§ **SET TASK**
Quote the lines exactly, starting with the line that contains "addUpholstery();" and ending with the line that contains "for node in", and leave out all other lines.

******************************

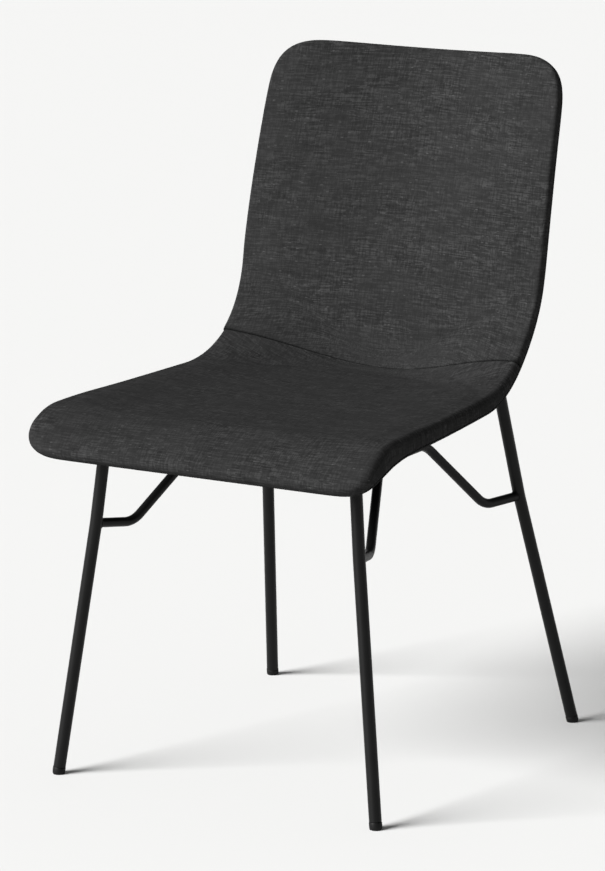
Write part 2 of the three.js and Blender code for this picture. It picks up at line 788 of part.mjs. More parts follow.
function addUnderframe() {
  for (const corner of corners) {
    addPiece(underframe, "leg_" + corner.name, toGeometry(makeLeg(corner)), "steel");
    addPiece(underframe, "leg_plate_" + corner.name, toGeometry(makeLegPlate(corner)), "steel");
    addPiece(underframe, "foot_cap_" + corner.name, toGeometry(makeFootCap(corner)), "plastic");
  }
  addPiece(underframe, "brace_left", toGeometry(makeBrace(-1)), "steel");
  addPiece(underframe, "brace_right", toGeometry(makeBrace(1)), "steel");
  railYs.forEach((y, i) => {
    const where = ["front", "rear"][i];
    addPiece(underframe, "rail_" + where, toGeometry(makeRail(y)), "steel");
    for (const side of [-1, 1]) {
      const name = `rail_cap_${where}_${side < 0 ? "left" : "right"}`;
      const cap = addPiece(underframe, name, railCapGeometry(), "plastic");
      cap.position.set(side * (railHalfLength + gap), y, (railTop + railBottom) / 2);
      cap.rotation.z = side < 0 ? Math.PI : 0;
    }
  });
}

function addFasteners() {
  bolts.forEach((bolt, i) => {
    const number = i + 1;
    const at = (z) => bolt.place.clone().setZ(z);
    const put = (name, geometry, finish, z) => {
      pointAlong(addPiece(fasteners, `${name}_${number}`, geometry, finish), at(z), skyward);
    };
    const hole = boltRadius + slip;
    const washerRing = ring(washer.radius, hole, washer.thickness, 12);
    put("seat_bolt", boltGeometry(), "zinc", railBottom - gap);
    put("seat_washer", washerRing, "zinc", railBottom - gap - washer.thickness);
    put("seat_spacer", ring(spacer.radius, hole, spacer.thickness, 16), "plastic", railTop + gap);
    put("tee_nut", teeNutGeometry(), "zinc", bolt.plyTop - gap - facetRise - teeNut.length);
  });
  for (const corner of corners) {
    plateScrewPlaces(corner).forEach((place, i) => {
      const piece = addPiece(fasteners, `plate_screw_${corner.name}_${i + 1}`, screwGeometry(), "zinc");
      pointAlong(piece, place, corner.seat.up);
    });
  }
}

addUpholstery();
addUnderframe();
addFasteners();

// The origin is on the floor, under the middle of the whole chair.
const box = new THREE.Box3().setFromObject(chair);
chair.position.y = -(box.min.y + box.max.y) / 2;

export default chair;
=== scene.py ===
import math
import bmesh
import bpy
import numpy as np
from mathutils import Matrix, Vector


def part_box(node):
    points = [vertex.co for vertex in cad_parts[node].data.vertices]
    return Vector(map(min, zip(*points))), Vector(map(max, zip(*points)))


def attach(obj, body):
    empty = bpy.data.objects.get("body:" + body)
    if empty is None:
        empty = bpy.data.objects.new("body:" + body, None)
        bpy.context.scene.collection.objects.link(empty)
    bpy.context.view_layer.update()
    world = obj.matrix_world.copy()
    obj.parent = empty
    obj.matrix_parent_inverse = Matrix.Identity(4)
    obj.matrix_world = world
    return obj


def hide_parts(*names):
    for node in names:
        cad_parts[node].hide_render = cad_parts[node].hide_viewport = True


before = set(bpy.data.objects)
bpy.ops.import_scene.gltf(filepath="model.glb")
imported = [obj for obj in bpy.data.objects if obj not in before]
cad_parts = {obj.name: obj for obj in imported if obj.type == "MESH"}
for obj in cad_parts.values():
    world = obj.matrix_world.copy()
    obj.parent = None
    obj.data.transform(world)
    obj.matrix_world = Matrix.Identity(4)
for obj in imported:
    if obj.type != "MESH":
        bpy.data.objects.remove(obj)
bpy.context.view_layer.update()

mm = 0.001
print("frame loaded")

# the rails lie this far behind the front feet, which gives the frame's own Y
railBehindFeet = 203 * mm
footLineY = (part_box("rail_front")[0].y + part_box("rail_front")[1].y) / 2 - railBehindFeet

view = dict(azimuth=30.044, pitch=12.506, distance=5071.2, aim=(0, 210.8, 404.5), lens=173.13)


def makeCamera():
    azimuth, pitch = math.radians(view["azimuth"]), math.radians(view["pitch"])
    back = Vector((
        math.sin(azimuth) * math.cos(pitch),
        -math.cos(azimuth) * math.cos(pitch),
        math.sin(pitch),
    ))
    aim = Vector(view["aim"]) * mm + Vector((0, footLineY, 0))
    data = bpy.data.cameras.new("camera")
    data.lens = view["lens"]
    data.sensor_width = 36
    data.clip_start = 0.1
    data.clip_end = 200
    camera = bpy.data.objects.new("camera", data)
    bpy.context.scene.collection.objects.link(camera)
    camera.location = aim + back * view["distance"] * mm
    camera.rotation_mode = "QUATERNION"
    camera.rotation_quaternion = (-back).to_track_quat("-Z", "Y")
    bpy.context.scene.camera = camera


makeCamera()


# small helpers

def toLinear(hexCode):
    parts = [int(hexCode[i:i + 2], 16) / 255 for i in (1, 3, 5)]
    return [c / 12.92 if c <= 0.04045 else ((c + 0.055) / 1.055) ** 2.4 for c in parts] + [1.0]


def addNode(tree, kind, inputs=None, **settings):
    made = tree.nodes.new(kind)
    for key, value in settings.items():
        setattr(made, key, value)
    for key, value in (inputs or {}).items():
        if isinstance(value, bpy.types.NodeSocket):
            tree.links.new(value, made.inputs[key])
        else:
            made.inputs[key].default_value = value
    return made


def meshObject(name, points, faces, smooth=True):
    mesh = bpy.data.meshes.new(name)
    mesh.from_pydata([tuple(p) for p in points], [], faces)
    mesh.validate()
    mesh.update()
    if smooth:
        mesh.polygons.foreach_set("use_smooth", [True] * len(mesh.polygons))
    made = bpy.data.objects.new(name, mesh)
    bpy.context.scene.collection.objects.link(made)
    return made


def faceOutwards(piece):
    work = bmesh.new()
    work.from_mesh(piece.data)
    bmesh.ops.recalc_face_normals(work, faces=work.faces)
    work.to_mesh(piece.data)
    work.free()
    piece.data.update()


def ripple(x, shortest, longest, seed, count=7):
    # a fixed irregular wave, about -1 to 1
    pick = np.random.default_rng(seed)
    lengths = np.exp(pick.uniform(math.log(shortest), math.log(longest), count))
    turns = pick.uniform(0, 2 * math.pi, count)
    total = sum(np.sin(2 * math.pi * x / w + t) for w, t in zip(lengths, turns))
    return total / math.sqrt(count / 2) / 1.6


# the shell's surface, as in the solid model (mm and degrees)

shell = dict(
    seatHeight=455, seatFront=18, seatSlope=1, noseRadius=90, noseTurn=57.5, seatDepth=381,
    backAngle=78.7, backCurve=1915, backHeight=853, edgeBend=145, centreBend=29,
    noseHalf=237.5, seatHalf=227, bendHalf=209.5, backHalf=211.5, topHalf=203.5,
    seatDish=14.5, backDish=20.5, topDish=28, frontCorner=63.5, topCorner=83, cornerPower=3.3,
    seatEdge=21.4, backEdge=17.8, seatCrown=12, backCrown=5, seamAt=2.48,
    thinFrom=1.8, thinRun=1.3, crownFlat=0.4, crownFade=0.55,
    roundShare=0.68, bendShare=0.21, bendRun=0.7,
)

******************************

§ **TASK RESPONSE**
addUpholstery();
addUnderframe();
addFasteners();

// The origin is on the floor, under the middle of the whole chair.
const box = new THREE.Box3().setFromObject(chair);
chair.position.y = -(box.min.y + box.max.y) / 2;

export default chair;
=== scene.py ===
import math
import bmesh
import bpy
import numpy as np
from mathutils import Matrix, Vector


def part_box(node):
    points = [vertex.co for vertex in cad_parts[node].data.vertices]
    return Vector(map(min, zip(*points))), Vector(map(max, zip(*points)))


def attach(obj, body):
    empty = bpy.data.objects.get("body:" + body)
    if empty is None:
        empty = bpy.data.objects.new("body:" + body, None)
        bpy.context.scene.collection.objects.link(empty)
    bpy.context.view_layer.update()
    world = obj.matrix_world.copy()
    obj.parent = empty
    obj.matrix_parent_inverse = Matrix.Identity(4)
    obj.matrix_world = world
    return obj


def hide_parts(*names):
    for node in names:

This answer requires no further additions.